Dr. Chandra Silori, Coordinator of RECOFTC's Grassroots Capacity Building for REDD+ project, takes an in-depth look at mangroves, outlining the many critical benefits that these ecosystems provide and examining the uniquely powerful abilities of these "blue carbon sinks" to aid in climate change mitigation and adaptation. 

Mangroves Include 73 Species in 123 Countries

Mangroves are highly productive, biodiversity-rich, inter-tidal forest ecosystems adapted to survive in the harsh interface between land and sea. Mangrove plants are mostly trees and large shrubs, but also include ferns and a palm species. According to the 2010 World Atlas of Mangroves[1], there are a total of 73 species and hybrids, which are considered to be true mangroves – those that have adapted to mangrove environments and are rarely found elsewhere. Thirty-eight of these species might be considered ‘core species’ that typify mangroves and dominate in most locations. The remainder are either not so abundant or are found mostly on the fringes of mangrove habitats.Mangrove

Mangroves are found in 123 countries, covering an area of 152,360 km2.  However, despite wide distribution, over two-thirds of the world’s mangroves are found in just 12 countries, with Indonesia alone accounting for over 20% of the total mangrove cover of the world. On a regional scale, Southeast Asia has one-third (51,049 km2) of the world’s mangroves – more than any other region in the world. This can be attributed to the region’s highly conducive environment for the growth of mangrove forests, characterized by such qualities as a humid climate, high rainfall, and a number of rivers with large deltas supplying freshwater and sediments. The important ones include the Ayeyarwady delta in Myanmar (Burma), the Mekong in Vietnam, and the extensive deltaic coastline along southern Papua in Indonesia. Moreover, the region is also known as the global center of mangrove diversity, with 51 species, which is 71% of the total mangrove species found all over the world.

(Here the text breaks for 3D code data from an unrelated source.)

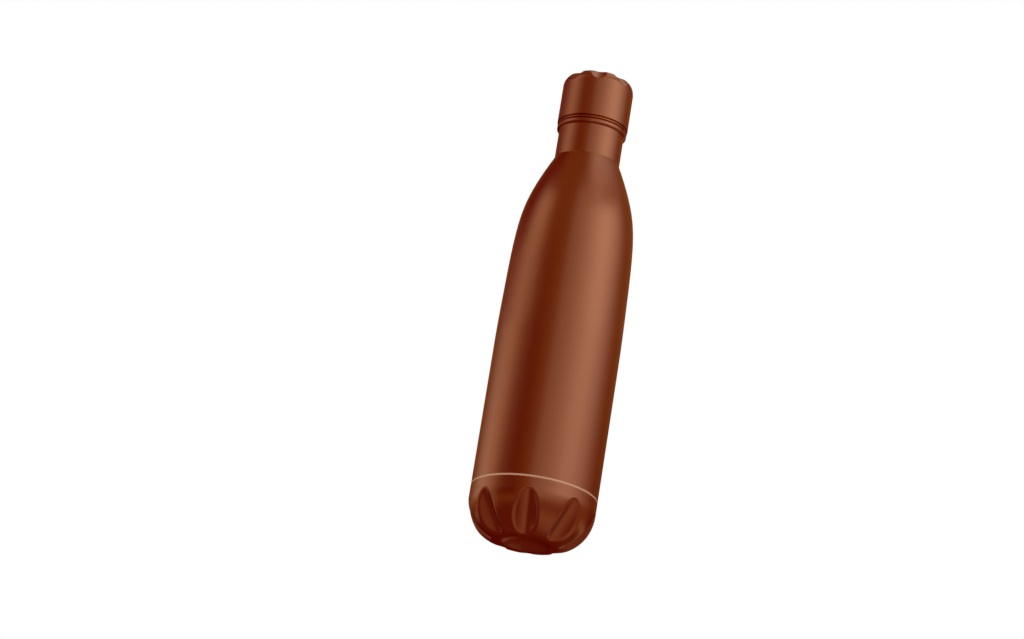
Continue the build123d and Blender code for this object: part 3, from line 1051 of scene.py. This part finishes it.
@dataclass
class Studio:
    """The pale floor, the white surroundings, the light and the camera."""

    floor_colour: Colour = (0.78, 0.77, 0.76)
    floor_radius: float = 3.0
    floor_sides: int = 96
    floor_gap: float = 0.05 * MM
    floor_fade: Span = (0.9, 2.6)
    room_colour: Colour = (1.0, 1.0, 1.0)
    lamp_power: float = 6.0
    lamp_size: float = 1.6
    lamp_place: Place = (1.1, -1.3, 2.2)
    camera_place: Place = (0.1927, -2.13268, -0.60606)
    camera_turn: Angles = (109.5578, -8.7881, 2.8933)
    camera_lens: float = 125.72
    camera_sensor: float = 36.0

    def build(self) -> None:
        """Sets up the whole studio."""
        self.surroundings()
        LightTent().build()
        self.floor()
        self.lamp()
        self.camera()

    def surroundings(self) -> None:
        """Makes everything round the set plain white."""
        world = bpy.data.worlds.new("white_room")
        bpy.context.scene.world = world
        world.use_nodes = True
        tree = world.node_tree
        tree.nodes.clear()
        white = tree.nodes.new("ShaderNodeBackground")
        white.inputs["Color"].default_value = (*self.room_colour, 1.0)
        output = tree.nodes.new("ShaderNodeOutputWorld")
        tree.links.new(white.outputs[0], output.inputs["Surface"])
        world.cycles.sampling_method = "NONE"

    def floor(self) -> None:
        """Lays a pale round floor that fades into the white and can't be seen from below."""
        deselect_all()
        bpy.ops.mesh.primitive_circle_add(
            vertices=self.floor_sides, radius=self.floor_radius, fill_type="NGON",
            location=(0.0, 0.0, -self.floor_gap))
        floor = bpy.context.object
        floor.name = floor.data.name = "studio_floor"
        floor.visible_glossy = False
        graph = Graph("floor_paper")
        faded = graph.ramp(graph.length(graph.place()), RISE, self.floor_fade)
        back = graph.add("ShaderNodeNewGeometry").outputs["Backfacing"]
        paper = graph.add("ShaderNodeBsdfDiffuse", {"Color": (*self.floor_colour, 1.0)})
        clear = graph.add("ShaderNodeBsdfTransparent")
        surface = graph.add("ShaderNodeMixShader", {
            0: graph.math("MAXIMUM", faded, back), 1: paper.outputs[0], 2: clear.outputs[0]})
        graph.tree.links.new(surface.outputs[0], graph.output.inputs["Surface"])
        floor.data.materials.append(graph.material)
        log.info("floor")

    def lamp(self) -> None:
        """Hangs a soft lamp that throws the bottle's shadow but isn't mirrored in it."""
        deselect_all()
        bpy.ops.object.light_add(type="AREA", location=self.lamp_place)
        lamp = bpy.context.object
        lamp.name = lamp.data.name = "soft_lamp"
        lamp.data.energy = self.lamp_power
        lamp.data.size = self.lamp_size
        lamp.rotation_euler = (-Vector(self.lamp_place)).to_track_quat("-Z", "Y").to_euler()
        lamp.visible_camera = lamp.visible_glossy = False
        log.info("lamp")

    def camera(self) -> None:
        """Sets up the camera, a little below the bottle and tilted."""
        turn = tuple(math.radians(angle) for angle in self.camera_turn)
        bpy.ops.object.camera_add(location=self.camera_place, rotation=turn)
        camera = bpy.context.object
        camera.data.lens = self.camera_lens
        camera.data.sensor_width = self.camera_sensor
        bpy.context.scene.camera = camera
        bpy.context.scene.view_settings.view_transform = "Standard"
        log.info("camera")


def main() -> None:
    """Builds the bottle's looks and its studio."""
    logging.basicConfig(level=logging.INFO, format="%(name)s: %(message)s")
    shelf = FinishShelf()
    fit = NeckFit()
    for part in (OuterBody(shelf), VacuumFlask(shelf, fit), ScrewCap(shelf, fit), MouthSeal(shelf)):
        part.dress()
        part.build()
    Studio().build()
    log.info("sizes written")


if __name__ == "__main__":
    main()
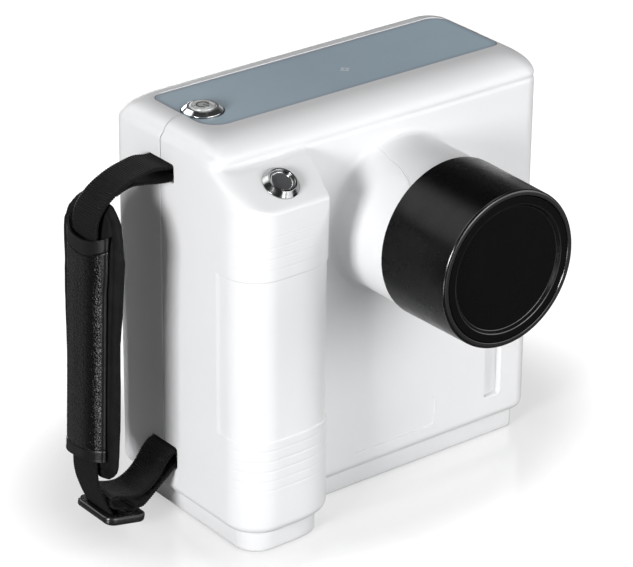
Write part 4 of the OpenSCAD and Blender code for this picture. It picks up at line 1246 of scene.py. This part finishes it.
def make_pad():
    """Padded backing: a closed form simulated as a filled cloth skin, then seamed."""
    levels = [(0.1, -1.6), (0.35, -0.8), (0.9, -0.25), (2.5, 0), (4.1, -0.25), (4.65, -0.8), (4.9, -1.6)]
    verts, faces = loft(pad_outline, levels, lambda a, b, d: (pad_face(b) + d, WEB_Y + a, b))
    obj = outward(make("pad_cushion", verts, faces))
    modify(obj, "REMESH", mode="VOXEL", voxel_size=0.002)
    apply_modifiers(obj)
    puff(obj)
    modify(obj, "SMOOTH", factor=0.5, iterations=4)
    modify(obj, "SUBSURF", levels=2, render_levels=2)
    apply_modifiers(obj)
    # smoothing shrinks the form a little: stretch it back to its size
    p = np.array([v.co for v in obj.data.vertices]) * 1000
    waist = np.abs(p[:, 2] - 100) < 20
    wide = 20.5 / np.abs(p[waist, 1] - WEB_Y).max()
    deep = p[waist, 0] - np.array([pad_face(z) for z in p[waist, 2]])
    thick, mid = 4.9 / (deep.max() - deep.min()), (deep.max() + deep.min()) / 2
    over, below = 159.4 - p[:, 2].max(), p[:, 2].min() - 31.8
    for v, (x, y, z) in zip(obj.data.vertices, p):
        face = pad_face(z)
        z += over * ease((z - 110) / 45) - below * ease((80 - z) / 45)
        v.co = Vector((face + 2.5 + (x - face - mid) * thick, WEB_Y + (y - WEB_Y) * wide, z)) * MM
    for v in obj.data.vertices:
        x, y, z = v.co.x * 1000, v.co.y * 1000 - WEB_Y, v.co.z * 1000
        edge = min(pad_half(min(max(z, 32), 159)) * 1.09 - abs(y), z - 31.6, (160.5 - z) * 0.8)
        face = pad_face(z)
        outer = x < face + 2.5
        side = -1 if outer else 1
        # a seam runs round near the rim of the outer face and there is a softer one inside
        pinch = 0.55 * hump((edge - 5.1) / 0.7) if outer else 0.3 * hump((edge - 3.4) / 0.9)
        fold = 0.2 * noise.noise(Vector((y * 0.12, z * 0.045, 2.0 + side)))
        fold += 0.09 * noise.noise(Vector((y * 0.4, z * 0.12, side)))
        x -= side * (pinch - fold)
        if abs(y) < 9.6:
            roof = webbing_under(x) + 0.3 * max(0.0, abs(y) - 8.8) - 0.15
            if z > roof:
                v.co.z = roof * MM
        if abs(y) < 12.6 and 42 < z < 145:
            x = max(x, face - 0.15)
        v.co.x = x * MM
    return smooth(obj, 70, False)


pad = make_pad()
place(pad, pad_cloth, body="strap", slot="pad_fabric", replaces=["strap_pad"])


SLEEVE_W, TOP_HEM, FOOT_HEM = 13.4, 6.35, 5.2


def sleeve_top(t):
    return 141.9 + 4.2 * abs(t) ** 2.2


def sleeve_foot(t):
    return 41.4 - 1.6 * t


def sleeve_height(t, z):
    """How far the sleeve's skin stands off the pad's face at t, -1 to 1 across it."""
    return 0.25 + 4.35 * (1 - abs(t) ** 3.3) - 0.35 * ease((z - 132) / 12) * (1 - t * t)


def sleeve_point(t, z, out):
    """Point that stands out mm off the sleeve's smooth skin."""
    e = 1e-3
    half_width = lambda q: SLEEVE_W + 0.9 * ease((z - 118) / 14) * (q < 0)
    c = lambda q: np.array((pad_face(z) - sleeve_height(q, z), WEB_Y + q * half_width(q)))
    d = c(min(1, t + e)) - c(max(-1, t - e))
    n = np.array((-d[1], d[0]))
    n /= np.hypot(*n)
    p = c(t) + n * out
    return float(p[0]), float(p[1]), z


def make_sleeve():
    """Leather skin over the webbing: grained between its two hems, which are smooth and turned over."""
    nt, nz = 120, 330
    flat = np.linspace(-1, 1, nt + 1)
    ts = np.sign(flat) * (1 - (1 - np.abs(flat)) ** 1.25)
    rows = []
    for i in range(nz + 1):
        w = i / nz
        row = []
        for t in ts:
            low, high = sleeve_foot(t), sleeve_top(t)
            z = low + (high - low) * w
            top_gap, foot_gap = high - z, z - low
            grained = float(smoothstep((top_gap - 6.3) / 0.5) * smoothstep((foot_gap - FOOT_HEM) / 0.5))
            grained *= ease((0.93 - abs(t)) / 0.05)
            stir_y = 0.35 * noise.noise(Vector((t * 9, z * 0.8, 0)))
            stir_z = 0.35 * noise.noise(Vector((z * 0.8, t * 9, 5)))
            cell = noise.voronoi(Vector((SLEEVE_W * t * 0.8 + stir_y, z * 0.8 + stir_z, 0)))
            pebble = 0.1 * min(1.0, (cell[0][1] - cell[0][0]) / 0.45) ** 0.7 - 0.05
            out = grained * pebble
            out += 0.1 * noise.noise(Vector((t * 1.6, z * 0.045, 4)))
            # hems stand a little proud and end in a rounded lip
            hem = max(ease((6.2 - top_gap) / 0.5), ease((5.1 - foot_gap) / 0.5))
            out += 0.26 * hem
            out -= 0.5 * hump((top_gap - TOP_HEM) / 0.3) + 0.35 * hump((foot_gap - FOOT_HEM) / 0.35)
            out += 0.16 * hump(min(top_gap, foot_gap) / 0.7)
            # side seams
            out -= 0.3 * hump((abs(t) - 0.945) / 0.012)
            row.append(sleeve_point(float(t), z, out))
        rows.append(row)
    verts, faces = grid(rows, closed_u=False)
    obj = make("sleeve_skin", verts, faces)
    modify(obj, "SOLIDIFY", thickness=0.0009, offset=-1)
    apply_modifiers(obj)
    outward(obj)
    return smooth(obj, 60, False)


sleeve = make_sleeve()
place(sleeve, leather, body="strap", slot="sleeve_leather", replaces=["strap_sleeve"])
sleeve.data.materials.append(edge_binding.mat)
for face in sleeve.data.polygons:
    across, high = (face.center.y * 1000 - WEB_Y) / SLEEVE_W, face.center.z * 1000
    if high > sleeve_top(across) - TOP_HEM or high < sleeve_foot(across) + FOOT_HEM or abs(across) > 0.93:
        face.material_index = 1


def stitch_row(points):
    """Thread stitches along a polyline, each a short rounded capsule."""
    length, gap, r = 1.9, 1.0, 0.24
    parts = []
    p = [Vector(q) for q in points]
    s = [0.0]
    for a, b in zip(p, p[1:]):
        s.append(s[-1] + (b - a).length)

    def at(t):
        for k in range(len(p) - 1):
            if t <= s[k + 1]:
                return p[k].lerp(p[k + 1], (t - s[k]) / max(1e-9, s[k + 1] - s[k]))
        return p[-1]

    t = 0.0
    while t + length < s[-1]:
        a, b = at(t), at(t + length)
        d = (b - a).normalized()
        side = d.orthogonal().normalized()
        third = d.cross(side)
        rows = []
        for k in range(7):
            w = k / 6
            rr = r * math.sqrt(max(0.02, 1 - (2 * w - 1) ** 4))
            rows.append([tuple(a.lerp(b, w) + (side * math.cos(q) + third * math.sin(q)) * rr)
                         for q in np.linspace(0, 2 * math.pi, 9)[:-1]])
        parts.append(grid(rows, cap_start=True, cap_end=True))
        t += length + gap
    return parts


threads = []
for f in (lambda t: sleeve_top(t) - 5.7, lambda t: sleeve_foot(t) + 4.5):
    threads += stitch_row([sleeve_point(t, f(t), 0.3) for t in np.linspace(-0.9, 0.9, 60)])
for t in (-0.965, 0.965):
    heights = np.linspace(sleeve_foot(t) + 1, sleeve_top(t) - 1, 40)
    threads += stitch_row([sleeve_point(t, z, 0.1) for z in heights])
place(smooth(joined("sleeve_threads", threads), 60, False), thread, body="strap", slot="sleeve_leather")

# ---- the CAD's own nodes -----------------------------------------------------------------

CARRIED = [
    (lead, "cone_lead_liner collimator_disc lead_shield"),
    (aluminium, "aluminium_filter tank tank_lid chassis_plate heatsink"),
    (switch_black, "power_contacts exposure_contacts tact_switches buzzer"), (chrome, "power_nut exposure_nut"),
    (port_resin, "tank_window"), (glass, "tube_glass"), (copper, "tube_anode"), (core, "transformer_core"),
    (steel, "tube_cathode nozzle_screws strap_pins"), (coil, "transformer_coils"),
    (board, "multiplier_board main_board display_board"), (capacitor, "multiplier_capacitors board_capacitors"),
    (battery, "battery_cells"), (tray_black, "battery_tray"), (window_glass, "lcd_module"),
    (cable_grey, "ribbon_cable"), (jack_black, "dc_jack"), (brass, "tripod_insert"),
]
for finish, names in CARRIED:
    for name in names.split():
        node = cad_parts[name]
        for s in range(max(1, len(node.material_slots))):
            if not node.material_slots:
                node.data.materials.append(finish.mat)
            node.material_slots[s].material = finish.mat

# ---- floor, light ------------------------------------------------------------------------

# pale floor: white to the eye, a weaker source of light itself, dark in reflections, and with a painted shade round
# the base
floor = Finish("floor_white", (0.42, 0.42, 0.42), 0.14, Specular_IOR_Level=0.5)
path = floor.add("ShaderNodeLightPath")
tone = floor.tint(floor.noise(900, 1), (0.3, (0.415, 0.415, 0.415)), (0.7, (0.425, 0.425, 0.425)))
floor.base(floor.mix(path.outputs["Is Glossy Ray"], tone, (0.09, 0.09, 0.09)))
floor.shader.inputs["Emission Color"].default_value = (1, 1, 1, 1)
# the floor's glow to the camera is dimmed near the housing: a painted shade round its base
spread = floor.vector("MULTIPLY", floor.vector("SUBTRACT", floor.mm, (0.0, 9.0, 0.0))[0], (0.0086, 0.0125, 1.0))[0]
reach = floor.add("ShaderNodeVectorMath", {0: spread}, operation="LENGTH").outputs["Value"]
glow_with_painted_shade = floor.span(reach, 0.5, 0.95, 0.95, 1.55, interpolation_type="SMOOTHSTEP")
glow_with_painted_shade = floor.math("MULTIPLY", path.outputs["Is Camera Ray"], glow_with_painted_shade)
floor.tree.links.new(glow_with_painted_shade, floor.shader.inputs["Emission Strength"])
ground = make("floor", [(-6000, -6000, 0), (6000, -6000, 0), (6000, 6000, 0), (-6000, 6000, 0)], [(0, 1, 2, 3)])
ground.data.materials.append(floor.mat)

# surroundings: white to the camera and a weak light to surfaces. In mirrors mostly dark, with a soft patch at the
# back left and a pale strip low at the back right.
BACKDROP, AMBIENT = 1.1, 0.055
world = bpy.data.worlds.new("studio")
bpy.context.scene.world = world
world.use_nodes = True
studio = Nodes(world.node_tree)
sky = studio.tree.nodes["Background"]
sky.inputs["Color"].default_value = (1, 1, 1, 1)
ray = studio.add("ShaderNodeLightPath").outputs
direction = studio.add("ShaderNodeTexCoord").outputs["Generated"]
axes = studio.add("ShaderNodeSeparateXYZ", {0: direction}).outputs


def fade(value, from_low, from_high, low, high):
    return studio.span(value, low, high, from_low, from_high, interpolation_type="SMOOTHSTEP")


strip = studio.math("MULTIPLY", fade(axes["X"], 0.3, 0.62, 0, 1), fade(axes["Z"], 0.3, 0.06, 0.1, 0.45))
strip = studio.math("MULTIPLY", fade(axes["Y"], 0.05, 0.4, 0, 1), strip)
patch = studio.vector("DOT_PRODUCT", direction, (-0.40, 0.70, 0.59))["Value"]
mirrored = studio.math("ADD", strip, fade(patch, 0.88, 0.995, 0.04, 2.6))
unseen = studio.add("ShaderNodeMix", {0: ray["Is Glossy Ray"], 2: AMBIENT, 3: mirrored}).outputs[0]
strength = studio.math("MAXIMUM", studio.math("MULTIPLY", ray["Is Camera Ray"], BACKDROP), unseen)
studio.tree.links.new(strength, sky.inputs["Strength"])
bpy.context.scene.view_settings.view_transform = "Standard"


def softbox(name, at, aim, size, power):
    light = bpy.data.lights.new(name, "AREA")
    light.shape = "RECTANGLE"
    light.size, light.size_y = size
    light.energy = power
    obj = add_object(name, light)
    obj.location = at
    obj.rotation_euler = (Vector(aim) - Vector(at)).to_track_quat("-Z", "Y").to_euler()


softbox("key", (-1.97, -0.66, 0.66), (-0.08, 0, 0.1), (0.6, 0.6), 41)
softbox("over", (0.35, 0.2, 1.9), (0, 0, 0.1), (1.0, 1.0), 3)
softbox("front", (0.2, -2.2, 0.8), (0, 0, 0.1), (1.4, 1.2), 19)
softbox("side", (1.1, -1.5, 0.6), (0, 0, 0.1), (2.2, 1.4), 19)
softbox("rear", (0.55, 2.1, 0.25), (0, 0, 0.1), (1.2, 0.9), 21)
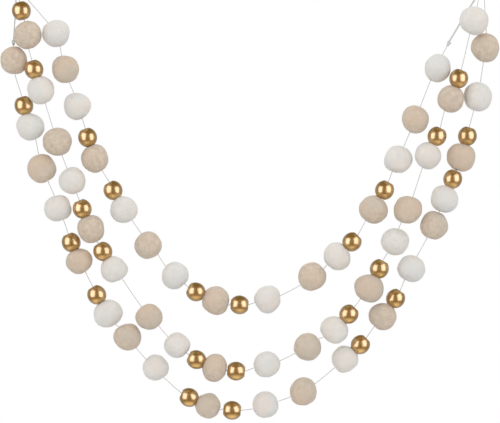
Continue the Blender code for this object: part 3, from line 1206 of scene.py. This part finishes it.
# %% Nodes of the room
def spread(tree, value, low, high):
    """A share that goes from 0 to 1 as a value goes from low to high."""
    made = tree.nodes.new("ShaderNodeMapRange")
    made.inputs["From Min"].default_value = low
    made.inputs["From Max"].default_value = high
    tree.links.new(value, made.inputs["Value"])
    return made.outputs["Result"]


def glow(tree, colour, strength=1.0):
    """Light of one colour, or of a colour that comes out of another node."""
    made = tree.nodes.new("ShaderNodeBackground")
    made.inputs["Strength"].default_value = strength
    if isinstance(colour, tuple):
        made.inputs["Color"].default_value = (*colour, 1.0)
    else:
        tree.links.new(colour, made.inputs["Color"])
    return made.outputs["Background"]


def choose(tree, share, first, second):
    """The first light where the share is 0, and the second where it is 1."""
    made = tree.nodes.new("ShaderNodeMixShader")
    tree.links.new(share, made.inputs["Fac"])
    tree.links.new(first, made.inputs[1])
    tree.links.new(second, made.inputs[2])
    return made.outputs["Shader"]


# %% The room
# Heights run from -1, straight down, to 1, straight up. The felt's light has a brightness at each
# of some heights. What the gold reflects is dark in front, with a bright floor, a dim warm ceiling
# and a grey wall behind, each of which sets in between two heights or depths.
FELT_BRIGHT = 0.95
FELT_LIGHT = ((-1.0, 0.80), (-0.2, 0.97), (0.2, 1.03), (1.0, 0.97))
ROOM_DARK = (0.30, 0.225, 0.125)
ROOM_LOW = (1.25, 1.12, 0.98)
LOW_FROM_TO = (-0.60, -0.95)
ROOM_BACK = (0.46, 0.45, 0.48)
BACK_FROM_TO = (0.0, 0.6)
ROOM_TOP = (0.25, 0.18, 0.07)
TOP_FROM_TO = (0.4, 0.85)


def white_room():
    """White for the eye, even light for the felt, and a darker room for gold to reflect."""
    world = bpy.data.worlds.new("white_room")
    world.use_nodes = True
    tree = world.node_tree
    tree.nodes.clear()
    rays = tree.nodes.new("ShaderNodeLightPath")
    where = tree.nodes.new("ShaderNodeTexCoord")
    split = tree.nodes.new("ShaderNodeSeparateXYZ")
    tree.links.new(where.outputs["Generated"], split.inputs["Vector"])
    height, depth = split.outputs["Z"], split.outputs["Y"]
    bands = [((at + 1.0) / 2, grey(bright)) for at, bright in FELT_LIGHT]
    felt_light = glow(tree, ramp(tree, spread(tree, height, -1.0, 1.0), bands), FELT_BRIGHT)
    gold_light = glow(tree, ROOM_DARK)
    for way, from_to, colour in (
        (height, LOW_FROM_TO, ROOM_LOW),
        (depth, BACK_FROM_TO, ROOM_BACK),
        (height, TOP_FROM_TO, ROOM_TOP),
    ):
        gold_light = choose(tree, spread(tree, way, *from_to), gold_light, glow(tree, colour))
    lit = choose(tree, rays.outputs["Is Glossy Ray"], felt_light, gold_light)
    seen = choose(tree, rays.outputs["Is Camera Ray"], lit, glow(tree, grey(1.0)))
    out = tree.nodes.new("ShaderNodeOutputWorld")
    tree.links.new(seen, out.inputs["Surface"])
    return world


bpy.context.scene.world = white_room()
print("nodes in the room:", len(bpy.context.scene.world.node_tree.nodes))

# %% Soft boxes
# Each row is one light: how far round the garland's middle and how far up it stands, in degrees, how
# far away, how wide and tall, in metres, how bright, and whether it lights the felt or the gold.
SoftBox = namedtuple("SoftBox", "name turn rise away wide tall bright felt")
SOFT_BOXES = (
    SoftBox("glint_left", -53.0, 10.0, 1.2, 1.15, 1.5, 2.1, False),
    SoftBox("glint_right", 53.0, 10.0, 1.2, 1.15, 1.5, 2.1, False),
    SoftBox("front_wash", 0.0, 35.0, 2.4, 1.6, 1.2, 0.9, True),
)
SOFT_WHITE = (1.0, 1.0, 1.0)
COOL_WHITE = (0.95, 0.94, 1.38)


def soft_box(box):
    """An area light that faces the garland's middle."""
    data = bpy.data.lights.new(box.name, "AREA")
    data.color = SOFT_WHITE if box.felt else COOL_WHITE
    data.shape = "RECTANGLE"
    data.size = box.wide
    data.size_y = box.tall
    data.energy = math.pi * box.wide * box.tall * box.bright
    a, e = math.radians(box.turn), math.radians(box.rise)
    way = Vector((math.sin(a) * math.cos(e), -math.cos(a) * math.cos(e), math.sin(e)))
    light = bpy.data.objects.new(box.name, data)
    light.location = VIEW_MIDDLE + way * box.away
    light.rotation_euler = way.to_track_quat("Z", "Y").to_euler()
    light.visible_camera = False
    light.visible_diffuse = box.felt
    light.visible_glossy = not box.felt
    bpy.context.collection.objects.link(light)
    return light


for box in SOFT_BOXES:
    print(soft_box(box).name, "stands", box.away, "m away")

# %% [markdown]
# ## The floor
#
# The photo shows no floor, only white behind the garland. But a real one hangs over a floor, which
# throws light back up at the felt. A wide sheet of pale paper, well below the picture, does that.

# %% Floor
FLOOR_HEIGHT = -0.62
FLOOR_HALF = 2.6
FLOOR_CORNERS = ((-1, -1), (1, -1), (1, 1), (-1, 1))
PAPER_GRAIN = 3.0
PAPER_DEEP = 0.78
PAPER_PALE = 0.80


def floor_finish():
    """Pale paper."""
    made, shader, tree = new_finish("floor_paper")
    shader.inputs["Roughness"].default_value = 1.0
    tones = [(0.0, grey(PAPER_DEEP)), (1.0, grey(PAPER_PALE))]
    tree.links.new(ramp(tree, noise(tree, PAPER_GRAIN, 2.0), tones), shader.inputs["Base Color"])
    return made


floor = new_piece(
    "floor",
    [(VIEW_MIDDLE.x + x * FLOOR_HALF, y * FLOOR_HALF, FLOOR_HEIGHT) for x, y in FLOOR_CORNERS],
    [(0, 1, 2, 3)],
    floor_finish(),
    smooth=False,
)
floor.visible_glossy = False
floor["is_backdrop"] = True
print("floor below the pegs in m:", -FLOOR_HEIGHT)

# %% Sizes for comparing, and the end
low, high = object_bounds()
for name, a, b, c, d in zip("XYZ", cad_low, cad_high, low, high):
    print(name, "CAD", round(a / MM, 1), round(b / MM, 1), "looks", round(c / MM, 1), round(d / MM, 1))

Other large areas of mangrove forests are found along the coastlines of South and Central America and West and Central Africa, northeast India and northern Australia. The best known area for mangroves in the whole world is the Sundarbans, a vast mangrove forest that spreads across the boundary between India and Bangladesh and covers an area of 6,500 km2, extending up to 85 km inland.

Coastal Populations Depend on Mangroves

Mangrove habitat

Mangroves are one of the most productive ecosystems on the earth. They perform a variety of useful ecological, bio-physical, and socio-economic functions, and are the source of a multitude of benefits to coastal populations.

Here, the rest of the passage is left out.